▶ _Short problem_: Every line of the material that follows must be printed again exactly.

▶ _Provided data_:
________________________

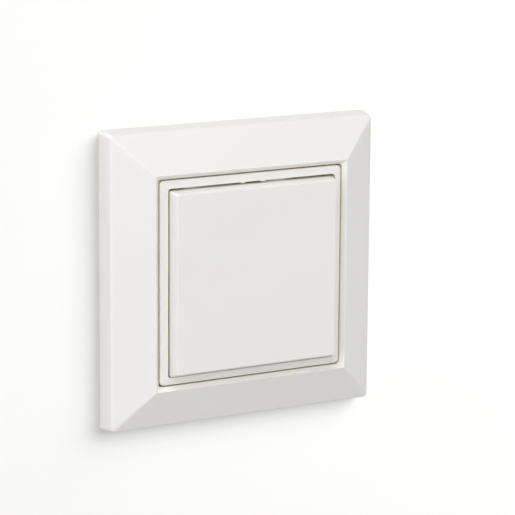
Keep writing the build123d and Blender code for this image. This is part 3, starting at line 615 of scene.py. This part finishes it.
area_light("wall_wash", (0.9, -1.0, 0.7), 1.6, 1.4, 22.3, PLAIN, on_wall)
area_light("wall_fill", (0.15, -1.0, 0.15), 1.1, 3.2, 18.7, PLAIN, on_wall)
area_light("left", (-1.0, -0.45, 0.0), 1.2, 0.9, 4.6, PLAIN, on_object)
area_light("top_left", (-0.7, -0.7, 0.7), 1.2, 0.9, 6.6, PLAIN, on_object)
area_light("top_front", (-0.3, -1.0, 0.65), 1.2, 0.6, 1.7, PLAIN, on_object)
area_light("right", (1.0, -0.6, 0.0), 1.2, 0.9, 5.3, WARM, on_object)
area_light("low", (0.0, -0.6, -1.0), 1.2, 0.9, 2.4, WARM, on_object)
area_light("near_low", (0.0, -1.0, -0.35), 0.5, 0.3, 0.24, PLAIN, on_object)
area_light("top_graze", (-0.2, -0.25, 1.0), 1.2, 0.6, 4.9, PLAIN, on_object)
area_light("rear_key", (-0.8, 1.0, 0.7), 1.2, 0.7, 12.0, PLAIN, on_object)
area_light("rear_fill", (1.0, 0.9, 0.1), 1.2, 1.0, 7.0, PLAIN, on_object)


# ------------------------------------------------------------------ camera

AZIMUTH, ELEVATION, ROLL = math.radians(-29.64), math.radians(11.98), math.radians(0.43)
DISTANCE = 0.680
LENS = 178.4
SENSOR_W = 36.0
NEAR, FAR = 0.01, 20.0
AIM_RIGHT, AIM_UP = 6.17 * MM, 2.79 * MM


def make_camera():
    back = Vector((math.sin(AZIMUTH) * math.cos(ELEVATION),
                   -math.cos(AZIMUTH) * math.cos(ELEVATION), math.sin(ELEVATION)))
    right = Vector((math.cos(AZIMUTH), math.sin(AZIMUTH), 0))
    up = back.cross(right)
    data = bpy.data.cameras.new("camera")
    data.lens = LENS
    data.sensor_width = SENSOR_W
    data.clip_start = NEAR
    data.clip_end = FAR
    camera = bpy.data.objects.new("camera", data)
    bpy.context.scene.collection.objects.link(camera)
    turn = Matrix((right, up, back)).transposed().to_4x4() @ Matrix.Rotation(ROLL, 4, "Z")
    place = right * AIM_RIGHT + up * AIM_UP + back * DISTANCE
    camera.matrix_world = Matrix.Translation(place) @ turn
    return camera


bpy.context.scene.camera = make_camera()
bpy.context.scene.view_settings.view_transform = "Standard"
bpy.context.scene.view_settings.look = "None"

bpy.context.view_layer.update()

________________________

▶ _Final answer_:
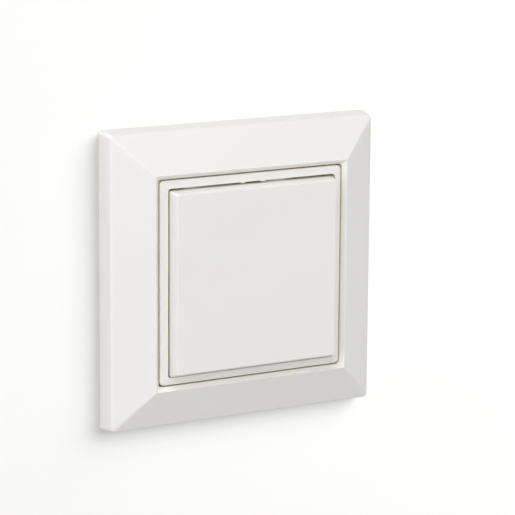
Keep writing the build123d and Blender code for this image. This is part 3, starting at line 615 of scene.py. This part finishes it.
area_light("wall_wash", (0.9, -1.0, 0.7), 1.6, 1.4, 22.3, PLAIN, on_wall)
area_light("wall_fill", (0.15, -1.0, 0.15), 1.1, 3.2, 18.7, PLAIN, on_wall)
area_light("left", (-1.0, -0.45, 0.0), 1.2, 0.9, 4.6, PLAIN, on_object)
area_light("top_left", (-0.7, -0.7, 0.7), 1.2, 0.9, 6.6, PLAIN, on_object)
area_light("top_front", (-0.3, -1.0, 0.65), 1.2, 0.6, 1.7, PLAIN, on_object)
area_light("right", (1.0, -0.6, 0.0), 1.2, 0.9, 5.3, WARM, on_object)
area_light("low", (0.0, -0.6, -1.0), 1.2, 0.9, 2.4, WARM, on_object)
area_light("near_low", (0.0, -1.0, -0.35), 0.5, 0.3, 0.24, PLAIN, on_object)
area_light("top_graze", (-0.2, -0.25, 1.0), 1.2, 0.6, 4.9, PLAIN, on_object)
area_light("rear_key", (-0.8, 1.0, 0.7), 1.2, 0.7, 12.0, PLAIN, on_object)
area_light("rear_fill", (1.0, 0.9, 0.1), 1.2, 1.0, 7.0, PLAIN, on_object)


# ------------------------------------------------------------------ camera

AZIMUTH, ELEVATION, ROLL = math.radians(-29.64), math.radians(11.98), math.radians(0.43)
DISTANCE = 0.680
LENS = 178.4
SENSOR_W = 36.0
NEAR, FAR = 0.01, 20.0
AIM_RIGHT, AIM_UP = 6.17 * MM, 2.79 * MM


def make_camera():
    back = Vector((math.sin(AZIMUTH) * math.cos(ELEVATION),
                   -math.cos(AZIMUTH) * math.cos(ELEVATION), math.sin(ELEVATION)))
    right = Vector((math.cos(AZIMUTH), math.sin(AZIMUTH), 0))
    up = back.cross(right)
    data = bpy.data.cameras.new("camera")
    data.lens = LENS
    data.sensor_width = SENSOR_W
    data.clip_start = NEAR
    data.clip_end = FAR
    camera = bpy.data.objects.new("camera", data)
    bpy.context.scene.collection.objects.link(camera)
    turn = Matrix((right, up, back)).transposed().to_4x4() @ Matrix.Rotation(ROLL, 4, "Z")
    place = right * AIM_RIGHT + up * AIM_UP + back * DISTANCE
    camera.matrix_world = Matrix.Translation(place) @ turn
    return camera


bpy.context.scene.camera = make_camera()
bpy.context.scene.view_settings.view_transform = "Standard"
bpy.context.scene.view_settings.look = "None"

bpy.context.view_layer.update()